Protesters submit petition
Protestors seeking to prevent a marine reserve on northern beaches are waiting to hear what parliament has to say.
The Keep Our Beaches protest group have submitted a petition to Auckland MP Nikki Kaye so it can be presented to the House.
It says: "Deborah Cox, along with six others from Keep our Beaches, and 2639 other people have urged the House to prevent the establishment of a proposed marine reserve on the northern side of Waiheke Island between Oneroa and Thompsons Point, including Hekerua Bay, Sandy Bay, Enclosure Bay, Palm Beach, Boatshed Bay, Repo Bay and Waiheke Bay, and the House also urge the Government to prevent any future proposal to establish a marine reserve that may include Oneroa Beach, or Onetangi Beach."
The petition has been referred to the Local Government and Environment Select Committee, who will now choose how to handle and consider it.
The committee may want the petitioners to provide further information about the specific nature of the permission and may request submissions from government departments and other interested parties.
It may also choose to request oral evidence.
The committee has several options when reporting on a petition to the House including a report with or without recommendations.
If the committee makes no recommendations, no further action will be taken on the petition.
Every select committee report that contains recommendations is referred to government.
Government must report on what action, if any, it has taken to implement the recommendations. That report must be made within 90 days of the select committee's report being presented.
Ms Kaye says the number of petitioners is significant and represents a lot of local residents.
"I realise there will be a diversity of views on this issue. As the MP for Waiheke I have duty to present this petition to the House, and I present petitions that I sometimes support and sometimes don't," she says.

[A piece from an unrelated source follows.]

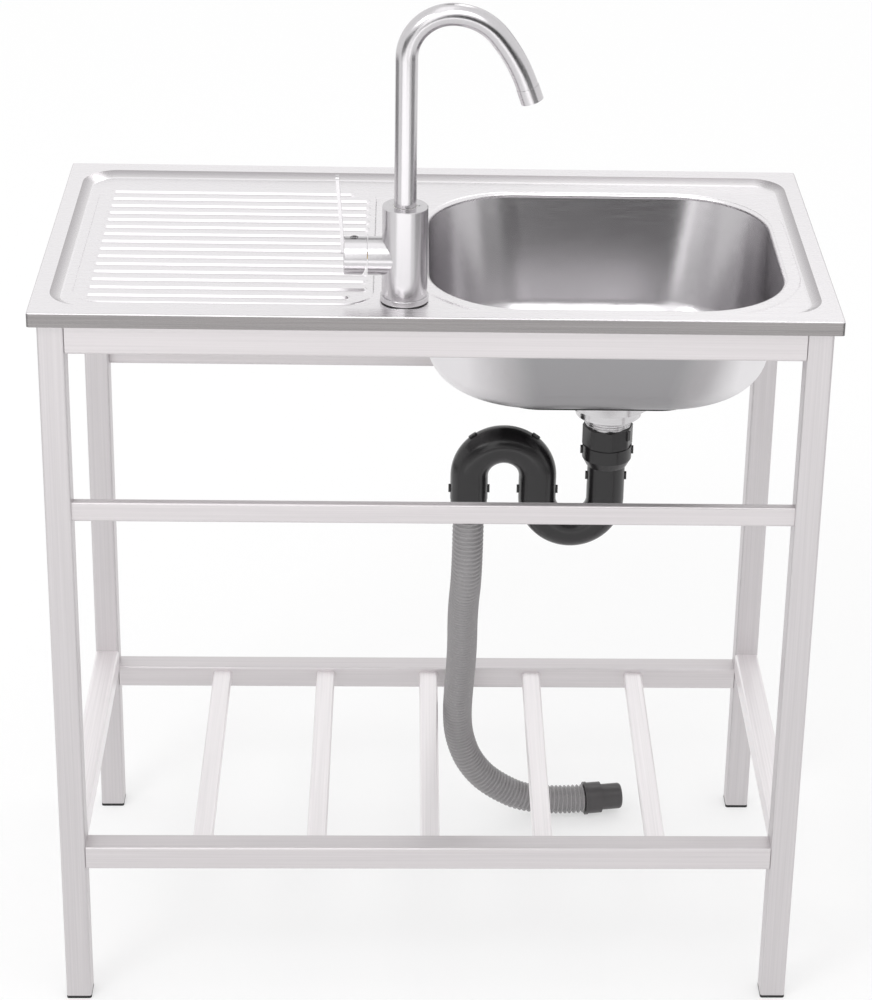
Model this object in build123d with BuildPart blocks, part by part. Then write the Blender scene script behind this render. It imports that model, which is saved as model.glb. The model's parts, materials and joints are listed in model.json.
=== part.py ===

"Personally while I support greater marine protection on Waiheke Island, I do not believe marine reserves on local beaches would be good for the island.
"It would affect the quality of life for many islanders."
The marine reserve off northern beaches has been proposed by Friends of the Hauraki Gulf, a group started by resident Alex Stone with about 200 supporters.
"It'd be good for fish, good for the local kids who'd be gifted a wonderful underwater laboratory, and good for tourism - visitors could grab a snorkel and admire big, happy fish up close, just like you can at Goat Island," he says.
"We are the biggest single community living entirely surrounded by the Hauraki Gulf, so we live inside this park.
"It behoves us to take the lead in environmental protection. It's our front yard. We should look after it."